Gli Assistenti per l’autonomia e la comunicazione o Oepac, come li chiamano a Roma, sono un caso a dir poco scomodo per la politica. La legge che li ha istituiti, la 104 del 1992, li ha messi in carico agli enti locali, che hanno l’obbligo di erogare il servizio, ma non hanno il riferimento di una figura professionale ben definita con tanto di contratto collettivo nazionale e meno che mai hanno una dotazione economica cui attingere per coprire tutti i costi del servizio. Tanto che non tutti i comuni d’Italia lo erogano, pur essendo tenuti a farlo per legge.
Figuriamoci assumere direttamente gli operatori, come vorrebbe la Cub che da tempo chiede di internalizzare il servizio. Per esempio il comune di Roma, dove gli operatori in servizio sono circa 4mila, spende per gli Oepac circa 90 milioni di euro l’anno, e ne riceve indietro dallo Stato solo 4, somma che equivale a mezz’ora a settimana di assistenza in classe ai bambini disabili. “Un contributo ridicolo”, lo aveva definito lo scorso autunno una nota degli assessorati preposti del Campidoglio. Dove si sottolinea che l’internalizzazione è impossibile, a causa dei vincoli di bilancio che impediscono all’ente di assumere 4mila persone.
Il tema è da tempo sul tavolo dell’Anci, l’associazione dei sindaci. Il problema è grosso: il servizio è importante, delicato e obbligatorio, eppure non viene erogato da tutti i comuni. Questi ultimi vorrebbero delle indicazioni più chiare e soprattutto più soldi.
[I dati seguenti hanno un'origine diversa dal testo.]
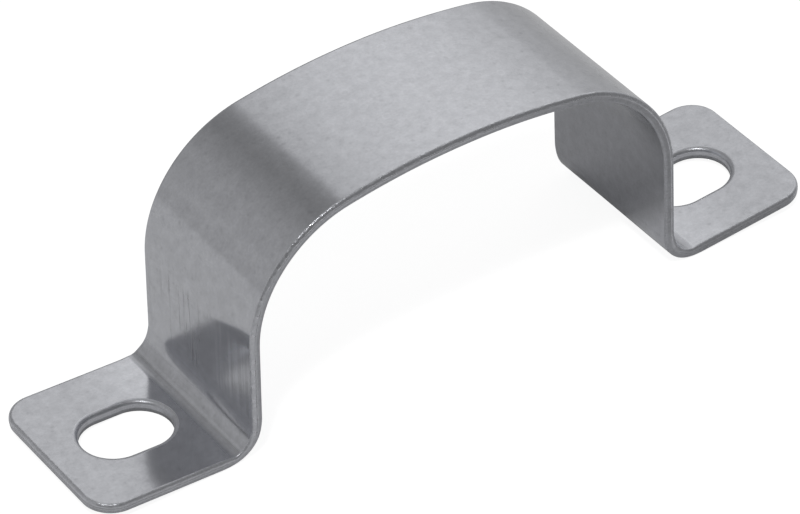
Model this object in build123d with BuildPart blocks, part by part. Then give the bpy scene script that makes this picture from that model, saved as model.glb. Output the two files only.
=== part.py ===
from build123d import *
import os
from math import asin, cos, degrees, radians, sin

# Double pipe saddle: one strip of stainless sheet folded over two pipes that lie side by side.
# X runs along the strip from foot to foot, Y along the pipes and +Z up, away from the wall or
# floor that the saddle is screwed to. The origin lies midway between the feet, on the plane
# that the two foot bends touch. All sizes are in millimetres and degrees.

# Strip
strip_width = 20.0
strip_thickness = 1.2
press_roll = 0.3           # rounding of the outer rim, on the face that the press comes down on
burr_break = 0.2           # chamfer that tumbling leaves on the under rim

# Arch over the pipes
pipe_diameter = 25.0
pipe_count = 2
inside_height = 27.7       # from the foot bends' plane to the underside of the crown
crown_radius = 78.5        # underside of the crown, a shallow arch
shoulder_radius = 13.4     # underside of the round over each outer pipe
leg_lean = 1.2             # each leg's foot stands out from upright by this angle

# Feet
bend_radius = 2.7          # inside the fold between leg and foot
foot_rise = 3.7            # the tip stands up by this angle until the screw pulls it flat
foot_length = 15.4         # flat stretch, from the end of the fold to the tip
corner_radius = 3.4        # in plan, at the two corners of each tip

# Slots
slot_length = 10.4
slot_width = 7.3
slot_setback = 9.4         # from the tip to the middle of the slot
punch_roll = 0.3           # rounding of each slot's upper rim

# The arch's half width is shared between the crown and the shoulder, tangent to each other
half_inside = pipe_diameter * pipe_count / 2
crown_turn = degrees(
    asin((half_inside - shoulder_radius * cos(radians(leg_lean))) / (crown_radius - shoulder_radius))
)
shoulder_turn = 90 - leg_lean - crown_turn
foot_turn = 90 - leg_lean + foot_rise
under_bend_radius = bend_radius + strip_thickness

# What is left of the height after the round stretches is the straight leg
crown_drop = crown_radius * (1 - cos(radians(crown_turn)))
shoulder_drop = shoulder_radius * (cos(radians(crown_turn)) - sin(radians(leg_lean)))
bend_drop = under_bend_radius * (1 - sin(radians(leg_lean)))
leg_length = (inside_height - crown_drop - shoulder_drop - bend_drop) / cos(radians(leg_lean))

with BuildPart() as double_pipe_saddle:
    # Side view of the folded strip: its underside from the crown to one tip, thickened
    # outwards and mirrored
    with BuildSketch(Plane.XZ):
        with BuildLine():
            crown = JernArc((0, inside_height), (1, 0), crown_radius, -crown_turn)
            shoulder = JernArc(crown @ 1, crown % 1, shoulder_radius, -shoulder_turn)
            leg = Line(shoulder @ 1, (shoulder @ 1) + (shoulder % 1) * leg_length)
            bend = JernArc(leg @ 1, leg % 1, under_bend_radius, foot_turn)
            foot = Line(bend @ 1, (bend @ 1) + (bend % 1) * foot_length)
            underside = Wire([crown, shoulder, leg, bend, foot])
            offset(amount=strip_thickness, side=Side.LEFT)
        make_face()
        mirror(about=Plane.YZ)
    extrude(amount=strip_width / 2, both=True)

    # The two corners of each tip, in plan
    tips = double_pipe_saddle.faces().sort_by(Axis.X)
    for tip in (tips[0], tips[-1]):
        fillet(tip.edges().filter_by(Axis.Y, reverse=True), corner_radius)

    # The outline's narrow faces are the ones with an edge straight across the thickness.
    # Their other edges are the rims, upper and under
    across = strip_thickness * 1.01
    narrow_faces = double_pipe_saddle.faces().filter_by(
        lambda face: face.edges().sort_by(SortBy.LENGTH)[0].length < across
    )
    rims = narrow_faces.edges().filter_by(lambda edge: edge.length > across)

    def is_under(edge):
        middle = edge @ 0.5
        return Vertex(abs(middle.X), middle.Z, 0).distance_to(underside) < strip_thickness / 2

    under_rims = rims.filter_by(is_under)
    fillet(rims - under_rims, press_roll)
    chamfer(under_rims, burr_break)

    # The slots go straight down through the feet, the way the screws do
    foot_tip = (foot @ 1).X
    slot_x = foot_tip - slot_setback * cos(radians(foot_rise))
    with BuildSketch() as slots:
        with Locations((-slot_x, 0), (slot_x, 0)):
            SlotOverall(slot_length, slot_width)
    extrude(slots.sketch, amount=inside_height / 2, mode=Mode.SUBTRACT)

    # The punch rolls the rim of each slot on the side that it enters
    punched_faces = double_pipe_saddle.faces().filter_by(
        lambda face: face.inner_wires() and face.normal_at().Z > 0
    )
    upper_rims = ShapeList()
    for face in punched_faces:
        upper_rims += face.inner_wires()[0].edges()
    fillet(upper_rims, punch_roll)

double_pipe_saddle.part.label = "double_pipe_saddle"

os.makedirs("parts", exist_ok=True)
export_step(double_pipe_saddle.part, "parts/double_pipe_saddle.step")
print("inside width", round(2 * half_inside, 2), "inside height", round(inside_height, 2))
print("leg", round(leg_length, 3), "crown turn", round(crown_turn, 3))
print("slot middles at x", round(slot_x, 3), "tips at x", round(foot_tip, 3))
print("box", double_pipe_saddle.part.bounding_box())
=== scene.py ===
# %% [markdown]
# # A double pipe saddle in mill-finish stainless steel
# The real object is one strip of sheet steel. A press blanks it, punches a slot near each end,
# and folds it over two pipes that lie side by side. This lesson dresses the CAD model of that
# strip: first the frame that everything has to fit, then the strip itself as a surface worked
# out with numpy, then the steel, and last the studio and the camera.

# %% Load the frame
import bpy
import math
import numpy as np
from mathutils import Matrix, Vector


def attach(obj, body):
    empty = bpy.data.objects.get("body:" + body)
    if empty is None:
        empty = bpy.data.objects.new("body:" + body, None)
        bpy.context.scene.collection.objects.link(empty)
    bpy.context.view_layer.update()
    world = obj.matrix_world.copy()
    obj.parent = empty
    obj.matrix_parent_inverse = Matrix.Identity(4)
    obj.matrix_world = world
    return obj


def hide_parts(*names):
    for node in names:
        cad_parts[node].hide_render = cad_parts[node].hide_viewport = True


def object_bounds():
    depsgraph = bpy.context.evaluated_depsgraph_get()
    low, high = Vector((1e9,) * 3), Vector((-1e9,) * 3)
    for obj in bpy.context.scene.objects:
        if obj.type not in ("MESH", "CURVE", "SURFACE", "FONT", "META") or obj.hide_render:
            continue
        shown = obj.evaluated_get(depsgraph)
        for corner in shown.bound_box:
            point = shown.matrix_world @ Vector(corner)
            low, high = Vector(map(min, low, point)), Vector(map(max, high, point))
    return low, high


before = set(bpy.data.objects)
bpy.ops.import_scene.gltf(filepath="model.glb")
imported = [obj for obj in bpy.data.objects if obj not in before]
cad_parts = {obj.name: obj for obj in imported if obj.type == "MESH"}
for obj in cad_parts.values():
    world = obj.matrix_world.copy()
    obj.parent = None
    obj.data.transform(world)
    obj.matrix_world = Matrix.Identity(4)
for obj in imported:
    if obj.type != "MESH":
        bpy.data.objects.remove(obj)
cad_low, cad_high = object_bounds()
print("CAD box in metres:", [round(side, 5) for side in cad_high - cad_low])

# %% [markdown]
# ## The sizes that the strip is bent to
# A fitter would measure a few things only: the sheet, the two pipes, the radii of the tool and
# the slots. Everything else follows from them, so only these are written as numbers. Blender
# works in metres here, as the frame does, and `mm` keeps the sizes readable. X runs from foot
# to foot, Y along the pipes and Z up from the plane that the two foot bends touch.

# %% Driving sizes
mm = 0.001

strip_width = cad_high.y - cad_low.y
strip_thickness = 1.2 * mm

pipe_diameter = 25.0 * mm
pipe_count = 2
inside_height = 27.7 * mm
crown_radius = 78.5 * mm                # underside, the shallow arch over both pipes
shoulder_radius = 13.4 * mm             # underside, round each outer pipe
leg_lean = math.radians(1.2)

bend_radius = 2.7 * mm                  # inside the fold between leg and foot
foot_rise = math.radians(3.7)           # the tip stands up until a screw pulls it flat
foot_length = 15.4 * mm
corner_radius = 3.4 * mm

slot_length = 10.25 * mm
slot_width = 7.3 * mm
slot_setback = 9.33 * mm                # from the tip to the middle of the slot
slot_shift = -0.11 * mm                 # the punch stood a little off the middle of the strip

tumbled_out = 0.07 * mm                 # tumbling rolls the rims and swells the cut edges
half_width = strip_width / 2 + tumbled_out
half_sheet = strip_thickness / 2
print("strip:", round(strip_width / mm, 2), "x", round(strip_thickness / mm, 2), "mm")

# %% [markdown]
# ## Folding as a formula
# Seen from the side, half of the strip is five stretches laid end to end: the crown, the
# shoulder, the straight leg, the foot bend and the foot. Each has a length and an angle that
# it turns through, and a straight stretch just turns through nothing. One could draw this
# line and sweep a section along it, but a formula says where any point of the flat blank goes
# once it is folded. Then the slots and the rounded corners can be laid out on the flat blank,
# where they are easy, and fold with it, as they do in the press.

# %% Turns of the rounds, and the leg that is left between them
half_inside = pipe_count * pipe_diameter / 2
crown_turn = math.asin(
    (half_inside - shoulder_radius * math.cos(leg_lean)) / (crown_radius - shoulder_radius)
)
shoulder_turn = math.pi / 2 - leg_lean - crown_turn
bend_turn = math.pi / 2 - leg_lean + foot_rise

height_in_rounds = (
    crown_radius * (1 - math.cos(crown_turn))
    + shoulder_radius * (math.cos(crown_turn) - math.sin(leg_lean))
    + (bend_radius + strip_thickness) * (1 - math.sin(leg_lean))
)
leg_length = (inside_height - height_in_rounds) / math.cos(leg_lean)
print("the rounds take", round(height_in_rounds / mm, 2), "mm of the height")

# %% The five stretches of half a strip
stretch_names = ("crown", "shoulder", "leg", "bend", "foot")
stretch_turn = np.array([-crown_turn, -shoulder_turn, 0.0, bend_turn, 0.0])
stretch_length = np.array([
    (crown_radius + half_sheet) * crown_turn,
    (shoulder_radius + half_sheet) * shoulder_turn,
    leg_length,
    (bend_radius + half_sheet) * bend_turn,
    foot_length,
])
stretch_start = np.concatenate([[0.0], np.cumsum(stretch_length)[:-1]])
half_blank = stretch_length.sum()
foot_start = half_blank - foot_length
bend_start = stretch_start[stretch_names.index("bend")]
for name, length, turn in zip(stretch_names, stretch_length, stretch_turn):
    print(f"{name}: {length / mm:.2f} mm, turns {math.degrees(turn):.1f} degrees")
print("flat blank:", round(2 * half_blank / mm, 2), "mm long")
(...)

Oppure vorrebbero che fosse lo Stato ad assumere direttamente gli operatori inserendoli nell’organico della scuola.
In effetti da un paio d’anni, è in gestazione una legge che punta all’internalizzazione nell’organico del ministero dell’Istruzione “del profilo professionale dell’assistente all’autonomia e comunicazione, anche diversamente denominato”. A promuoverla la senatrice Carmela Bucalo (Fdi) che spiega di aver presentato la proposta di legge sul finire del governo Draghi e di aver riavviato l’iter con il nuovo governo. “Questa legge è molto importate, è sentita in tutta l’Italia sia dalle famiglie, perché è un servizio che in tutto il Paese o non c’è o c’è male, sia dai lavoratori che si trovano in una condizione veramente bistrattata, non hanno nessuna garanzia sotto tutti i punti di vista – sintetizza a ilfattoquotidiano.it -. Abbiamo terminato le audizioni e iniziato a sentirci con i vari Ministeri, soprattutto con il ministero dell’Istruzione e con quello per le Disabilità per individuare la veste giuridica di queste figure professionali”.
Innanzitutto il lavoro sarà quello di unificare le caratteristiche professionali dell’operatore, visto che ogni regione fa a modo suo e non ci sono degli standard nazionali, né contrattuali, né in tema di competenze e funzioni. “Queste figure non vogliono assolutamente sostituire la figura del docente di sostegno: entrambe sono fondamentali e inderogabili e loro sono un collegamento per la vera inclusione dei ragazzi con disabilitò all’interno delle classe”, sottolinea. Una volta individuata la figura professionale conferendole una veste giuridica, si potrà selezionare il contratto collettivo più adatto.
Il lavoro va piano perché qualcuno è contrario? “Niente affatto. C’è una grande condivisione politica, ma è un lavoro abbastanza complesso visto che in questi anni ogni ente locale ha gestito le cose come ha voluto o potuto e quindi c’è una confusione sulla gestione e la definizione delle varie figure”, rassicura la senatrice siciliana, senza dimenticare che bisogna pensare anche alle coperture finanziarie del servizio. “Non è possibile che un diritto sacrosanto si debba ottenere ricorrendo ai tribunali – conclude -. Non tutti hanno la disponibilità economica e culturale per arrivarci. Ma anche i sindaci e i lavoratori vanno garantiti”. In altre parole, per dirla con la Cub, “le iniziative degli Oepac sono lotte per la civiltà nel lavoro e per la tutela dei diritti di ogni alunna/o con handicap: lo Stato deve svolgere la sua funzione di tutela dei diritti di coloro che lavorano e di quelli che hanno esigenze “speciali” e bisogni particolari”.